Blend of polyvinylpyrrolidone/thermally reduced graphene for adsorption of heavy metal ions in water

Abstract

Abstract This paper presents the preparation of a modified polyvinylpyrrolidone (PVP)/graphene mixture and evaluates its adsorption capacity for heavy metal ions in water. Graphene with a high specific surface area of about 362 m2 g−1 was obtained through the thermal separation of graphite oxide (GO), which had been synthesised from graphite by the Hummer method. The graphene-PVP blend was prepared by dispersing the graphene into a PVP solution and then crosslinking it to prevent washout by water.
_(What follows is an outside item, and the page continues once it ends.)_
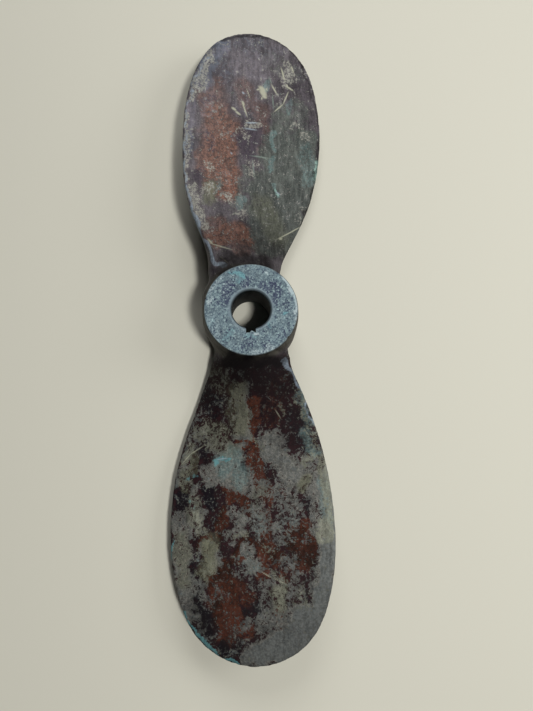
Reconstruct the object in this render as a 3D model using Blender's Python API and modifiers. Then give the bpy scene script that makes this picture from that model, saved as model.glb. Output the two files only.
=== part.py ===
"""Two-bladed ship propeller, one bronze casting, in metres.

The shaft axis is +Z and the far face of the hub lies in the plane z = 0.
The upper blade points along +Y and the lower one along -Y, and the keyway faces -Y.
"""
import math

import bmesh
import bpy
from mathutils import Vector

# Driving sizes, in metres
TIP_RADIUS = 0.165
PITCH = 0.140
HUB_LENGTH = 0.030
HUB_FACE_RADIUS = 0.0230
HUB_BELLY_RADIUS = 0.0250
HUB_RIM_ROUND = 0.0006
BORE_DIAMETER = 0.019
BORE_CHAMFER = 0.0010
# The bore's radius grows by this much towards the far face, over this depth
FAR_MOUTH_FLARE = 0.0030
FAR_MOUTH_DEPTH = 0.0095
KEYWAY_WIDTH = 0.0048
KEYWAY_DEPTH = 0.0023
# The two blades differ a little, as hand-finished castings do: in width, and in how far
# the centre line lies towards the blade's own right at the root and at the tip
UPPER_WIDTH = 0.0784
UPPER_ROOT_LEAN = -0.0042
UPPER_TIP_LEAN = 0.0037
LOWER_WIDTH = 0.0812
LOWER_ROOT_LEAN = 0.0007
LOWER_TIP_LEAN = -0.0028
# A blade is widest at this radius, and its outline would be this wide at the axis
WIDEST_RADIUS = 0.108
WIDTH_AT_AXIS = 0.0050
BLADE_ROOT_THICKNESS = 0.0105
BLADE_TIP_THICKNESS = 0.0030
EDGE_THICKNESS = 0.0022
ROOT_EDGE_THICKNESS = 0.0056
ROOT_EDGE_REACH = 0.016
ROOT_FILLET = 0.0036
ROOT_FILLET_REACH = 0.0055
# Beside the hub each edge of the blade flares out by this much
EDGE_FLARE = 0.0046
EDGE_FLARE_REACH = 0.0030
# The tip ends in a flat this wide, which the rounded outline hides
TIP_FLAT = 0.0016
# Cutters run past the faces that they cut by this much
CUT_MARGIN = 0.010

# Height of the blade centre line above the far face of the hub
BLADE_PLANE = 0.515 * HUB_LENGTH
# The helix angle stops growing inside this radius
TWIST_LIMIT_RADIUS = 0.28 * TIP_RADIUS
# The blades start here, inside the hub and outside the keyway
BLADE_START_RADIUS = 0.5 * (0.5 * BORE_DIAMETER + KEYWAY_DEPTH + HUB_FACE_RADIUS)

# How squarely the outlines turn in at the tips
UPPER_TIP_POWER = 13.4
LOWER_TIP_POWER = 17.4
# How late the blade thins, and the lean at its root gives way to the one at its tip
THINNING_POWER = 1.4
LEAN_POWER = 2.0
STATIONS = 30
SECTION_POINTS = 32
HUB_STEPS = 96


def clear_scene():
    """Remove every object, so the part starts from an empty scene."""
    for thing in list(bpy.data.objects):
        bpy.data.objects.remove(thing, do_unlink=True)


def new_collection(name):
    """Return a new collection linked to the scene."""
    group = bpy.data.collections.new(name)
    bpy.context.scene.collection.children.link(group)
    return group


def bronze():
    """Return the material of the casting."""
    material = bpy.data.materials.new("weathered_bronze")
    material.use_nodes = True
    shader = material.node_tree.nodes["Principled BSDF"]
    shader.inputs["Base Color"].default_value = (0.24, 0.15, 0.10, 1.0)
    shader.inputs["Metallic"].default_value = 0.75
    shader.inputs["Roughness"].default_value = 0.48
    return material


def mesh_object(name, points, edges, faces, group):
    """Make an object from points, edges and faces in a collection."""
    mesh = bpy.data.meshes.new(name)
    mesh.from_pydata([tuple(p) for p in points], edges, faces)
    mesh.update()
    thing = bpy.data.objects.new(name, mesh)
    group.objects.link(thing)
    return thing


def turned(name, profile, group):
    """Turn a profile of (radius, height) points, given top to bottom, about +Z."""
    points = [Vector((radius, 0.0, height)) for radius, height in profile]
    edges = [(i, i + 1) for i in range(len(points) - 1)]
    thing = mesh_object(name, points, edges, [], group)
    screw = thing.modifiers.new("turn", "SCREW")
    screw.axis = "Z"
    screw.steps = HUB_STEPS
    screw.render_steps = HUB_STEPS
    screw.use_merge_vertices = True
    screw.merge_threshold = 0.00001
    screw.use_smooth_shade = True
    return thing


def rounded_rim(radius, height, size, going_down):
    """Return the points of a quarter-round rim on the outside of the hub."""
    points = []
    steps = 4
    for i in range(steps + 1):
        angle = 0.5 * math.pi * i / steps
        if going_down:
            reach = size * (1.0 - math.sin(angle))
            drop = size * (1.0 - math.cos(angle))
            points.append((radius - reach, height - drop))
        else:
            reach = size * (1.0 - math.cos(angle))
            rise = size * (1.0 - math.sin(angle))
            points.append((radius - reach, height + rise))
    return points


def hub_profile():
    """Return the outer profile of the hub, top to bottom, with a barrelled side."""
    rim = HUB_RIM_ROUND
    points = [(0.0, HUB_LENGTH)]
    points += rounded_rim(HUB_FACE_RADIUS, HUB_LENGTH, rim, True)
    steps = 8
    for i in range(1, steps):
        share = i / steps
        height = HUB_LENGTH - rim - share * (HUB_LENGTH - 2.0 * rim)
        swell = (HUB_BELLY_RADIUS - HUB_FACE_RADIUS) * math.sin(math.pi * share)
        points.append((HUB_FACE_RADIUS + swell, height))
    points += rounded_rim(HUB_FACE_RADIUS, 0.0, rim, False)
    points.append((0.0, 0.0))
    return points


def bore_profile():
    """Return the profile of the bore cutter, chamfered near and flared far."""
    bore = 0.5 * BORE_DIAMETER
    near = bore + BORE_CHAMFER
    far = bore + FAR_MOUTH_FLARE
    slope = FAR_MOUTH_FLARE / FAR_MOUTH_DEPTH
    return [
        (0.0, HUB_LENGTH + CUT_MARGIN),
        (near + CUT_MARGIN, HUB_LENGTH + CUT_MARGIN),
        (near, HUB_LENGTH),
        (bore, HUB_LENGTH - BORE_CHAMFER),
        (bore, FAR_MOUTH_DEPTH),
        (far, 0.0),
        (far + slope * CUT_MARGIN, -CUT_MARGIN),
        (0.0, -CUT_MARGIN),
    ]


def helix_angle(radius):
    """Return the angle of the blade section to the plane of rotation."""
    return math.atan(PITCH / (2.0 * math.pi * max(radius, TWIST_LIMIT_RADIUS)))


def root_swell(radius):
    """Return how much the fillet adds to each side of the blade at a radius."""
    beyond = max(0.0, radius - HUB_FACE_RADIUS)
    return ROOT_FILLET * math.exp(-beyond / ROOT_FILLET_REACH)


def blade_share(radius):
    """Return how far along the blade a radius lies, from 0 at the hub to 1 at the tip."""
    share = (radius - HUB_FACE_RADIUS) / (TIP_RADIUS - HUB_FACE_RADIUS)
    return min(1.0, max(0.0, share))


def edge_flare(radius):
    """Return how far each edge of the blade flares out where it meets the hub."""
    beyond = max(0.0, radius - HUB_BELLY_RADIUS)
    return EDGE_FLARE * math.exp(-beyond / EDGE_FLARE_REACH)


def blade_width(radius, widest, tip_power):
    """Return the width of a blade along the helix: a parabola with a rounded tip."""
    inwards = (WIDEST_RADIUS - radius) / WIDEST_RADIUS
    parabola = widest - (widest - WIDTH_AT_AXIS) * inwards * inwards
    rounding = math.sqrt(max(0.0, 1.0 - (radius / TIP_RADIUS) ** tip_power))
    return max(TIP_FLAT, parabola * rounding + 2.0 * edge_flare(radius))


def blade_lean(radius, root_lean, tip_lean):
    """Return how far the centre line lies towards the blade's own right."""
    share = blade_share(radius)
    return root_lean * (1.0 - share) ** LEAN_POWER + tip_lean * share ** LEAN_POWER


def blade_thickness(radius):
    """Return the greatest thickness of the blade section."""
    taper = BLADE_ROOT_THICKNESS - BLADE_TIP_THICKNESS
    return BLADE_TIP_THICKNESS + taper * (1.0 - blade_share(radius)) ** THINNING_POWER


def edge_thickness(radius):
    """Return the thickness of the blunt edges, which grow stouter at the root."""
    beyond = max(0.0, radius - HUB_FACE_RADIUS)
    extra = ROOT_EDGE_THICKNESS - EDGE_THICKNESS
    return EDGE_THICKNESS + extra * math.exp(-beyond / ROOT_EDGE_REACH)


def section(radius, turn, width, lean):
    """Return the closed ring of points of the blade section at a radius."""
    angle = helix_angle(radius)
    half_width = 0.5 * width
    edge = 0.5 * min(edge_thickness(radius), 0.9 * half_width)
    middle = 0.5 * blade_thickness(radius)
    swell = root_swell(radius)
    ring = []
    for i in range(SECTION_POINTS):
        way = 2.0 * math.pi * i / SECTION_POINTS
        across = math.cos(way)
        blunt = edge * math.copysign(abs(math.sin(way)) ** 0.5, math.sin(way))
        lens = (middle - edge + swell) * math.sin(way) * abs(math.sin(way))
        along = lean + half_width * across
        off = blunt + lens
        sideways = along * math.cos(angle) + off * math.sin(angle)
        height = BLADE_PLANE - along * math.sin(angle) + off * math.cos(angle)
        bearing = sideways / radius + turn
        ring.append((radius * math.sin(bearing), radius * math.cos(bearing), height))
    return ring


def blade(name, turn, outline, lean_ends, group):
    """Loft one blade from inside the hub to its rounded tip."""
    points = []
    for i in range(STATIONS):
        share = math.sin(0.5 * math.pi * i / (STATIONS - 1))
        radius = BLADE_START_RADIUS + share * (TIP_RADIUS - BLADE_START_RADIUS)
        width = blade_width(radius, *outline)
        lean = blade_lean(radius, *lean_ends)
        points += section(radius, turn, width, lean)
    faces = []
    for i in range(STATIONS - 1):
        for j in range(SECTION_POINTS):
            k = (j + 1) % SECTION_POINTS
            low = i * SECTION_POINTS
            high = low + SECTION_POINTS
            faces.append((low + j, low + k, high + k, high + j))
    faces.append(tuple(range(SECTION_POINTS - 1, -1, -1)))
    last = (STATIONS - 1) * SECTION_POINTS
    faces.append(tuple(last + j for j in range(SECTION_POINTS)))
    thing = mesh_object(name, points, [], faces, group)
    work = bmesh.new()
    work.from_mesh(thing.data)
    bmesh.ops.recalc_face_normals(work, faces=work.faces)
    work.to_mesh(thing.data)
    work.free()
    return thing


def keyway_cutter(group):
    """Return the box that cuts the keyway along the whole bore."""
    depth = 0.5 * BORE_DIAMETER + KEYWAY_DEPTH
    bpy.ops.mesh.primitive_cube_add(size=1.0)
    thing = bpy.context.active_object
    thing.name = "keyway_cutter"
    for holder in list(thing.users_collection):
        holder.objects.unlink(thing)
    group.objects.link(thing)
    for corner in thing.data.vertices:
        corner.co.x *= KEYWAY_WIDTH
        corner.co.y = -depth if corner.co.y < 0.0 else -0.3 * BORE_DIAMETER
        corner.co.z = -CUT_MARGIN if corner.co.z < 0.0 else HUB_LENGTH + CUT_MARGIN
    return thing


def combine(body, other, operation):
    """Join or cut the body with another object, as an exact Boolean."""
    step = body.modifiers.new(operation.lower() + "_" + other.name, "BOOLEAN")
    step.operation = operation
    step.solver = "EXACT"
    step.object = other


def hide(tool):
    """Keep an operand out of renders and show it as wire."""
    tool.hide_render = True
    tool.display_type = "WIRE"


def main():
    """Build the casting and its cutters."""
    clear_scene()
    parts = new_collection("ship_propeller")
    tools = new_collection("cutters")
    casting = turned("propeller_casting", hub_profile(), parts)
    casting.data.materials.append(bronze())
    upper_outline = (UPPER_WIDTH, UPPER_TIP_POWER)
    lower_outline = (LOWER_WIDTH, LOWER_TIP_POWER)
    upper_lean = (UPPER_ROOT_LEAN, UPPER_TIP_LEAN)
    lower_lean = (LOWER_ROOT_LEAN, LOWER_TIP_LEAN)
    blades = [
        blade("upper_blade", 0.0, upper_outline, upper_lean, tools),
        blade("lower_blade", math.pi, lower_outline, lower_lean, tools),
    ]
    bore = turned("bore_cutter", bore_profile(), tools)
    keyway = keyway_cutter(tools)
    for one in blades:
        combine(casting, one, "UNION")
    combine(casting, bore, "DIFFERENCE")
    combine(casting, keyway, "DIFFERENCE")
    for tool in blades + [bore, keyway]:
        hide(tool)


main()
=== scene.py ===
"""Weathered two-bladed ship propeller, dressed over its packed casting.

Lengths are in metres in the casting's own frame: the shaft axis is +Z, the hub's far face
lies in z = 0, the upper blade points along +Y and the keyway faces -Y. The stains and the
marks of the finish are laid out in the same frame, in millimetres.
"""

import logging
import math
from dataclasses import dataclass, field
from enum import Enum
from typing import Iterable, Sequence

import bmesh
import bpy
import numpy as np
from mathutils import Matrix, Vector

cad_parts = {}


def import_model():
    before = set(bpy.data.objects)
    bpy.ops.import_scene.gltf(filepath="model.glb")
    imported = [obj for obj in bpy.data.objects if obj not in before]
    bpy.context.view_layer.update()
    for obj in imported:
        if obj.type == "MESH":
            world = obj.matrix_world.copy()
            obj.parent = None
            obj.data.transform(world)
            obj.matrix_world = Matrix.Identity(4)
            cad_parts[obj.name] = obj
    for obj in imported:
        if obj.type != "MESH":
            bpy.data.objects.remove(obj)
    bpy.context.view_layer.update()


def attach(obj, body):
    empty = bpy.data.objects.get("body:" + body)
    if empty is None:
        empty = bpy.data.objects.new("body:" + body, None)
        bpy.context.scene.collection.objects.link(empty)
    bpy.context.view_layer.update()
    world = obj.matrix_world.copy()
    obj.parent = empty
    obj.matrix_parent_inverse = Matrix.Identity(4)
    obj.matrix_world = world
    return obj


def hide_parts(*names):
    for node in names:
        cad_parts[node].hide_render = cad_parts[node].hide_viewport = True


LOG = logging.getLogger("propeller")
MM = 0.001
CAD_NODE = "propeller_casting"
PIECE_NAME = "cast_propeller"

Point = tuple[float, float]
Triple = tuple[float, float, float]
Tone = tuple[int, int, int]
Solid = bpy.types.Object
Socket = bpy.types.NodeSocket
Value = float | Tone | Socket


def linear(shown: Tone) -> Triple:
    """Return the linear colour of a display tone with parts from 0 to 255."""
    parts = [value / 255.0 for value in shown]
    return tuple(part / 12.92 if part <= 0.04045 else ((part + 0.055) / 1.055) ** 2.4 for part in parts)


def select_only(*things: Solid) -> None:
    """Leave edit mode, and select only these objects.

    Args:
        things: The objects, of which the first becomes the active one. None deselects all.
    """
    if bpy.context.object and bpy.context.object.mode != "OBJECT":
        bpy.ops.object.mode_set(mode="OBJECT")
    bpy.ops.object.select_all(action="DESELECT")
    for thing in things:
        thing.select_set(True)
    if things:
        bpy.context.view_layer.objects.active = things[0]


def edit(thing: Solid) -> None:
    """Take one object into edit mode, to work on its vertices.

    Args:
        thing: The mesh object.
    """
    select_only(thing)
    bpy.ops.object.mode_set(mode="EDIT")
    bpy.ops.mesh.select_mode(type="VERT")


def apply_modifiers(thing: Solid) -> None:
    """Apply every modifier of an object, in order.

    Args:
        thing: The object to finish.
    """
    select_only(thing)
    for step in list(thing.modifiers):
        bpy.ops.object.modifier_apply(modifier=step.name)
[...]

This crosslinking ensured a well-dispersed and stable graphene-PVP blend. The maximum adsorption capacity of graphene-PVP for Cu2+ and Cd2+ ions was found to be 158 mg g−1 and 134 mg g−1, respectively, at pH 3 and a contact time of 30 min. The experimental results were found to be consistent with Langmuir and pseudo-second-order kinetic models. The study further reveals that the adsorption mechanism of Cu2+ and Cd2+ ions on graphene-PVP follows an ion exchange mechanism, driven by strong interactions between PVP and metal ions. The study provides an easy, low-cost, and eco-friendly method to produce highly adsorptive graphene-PVP materials.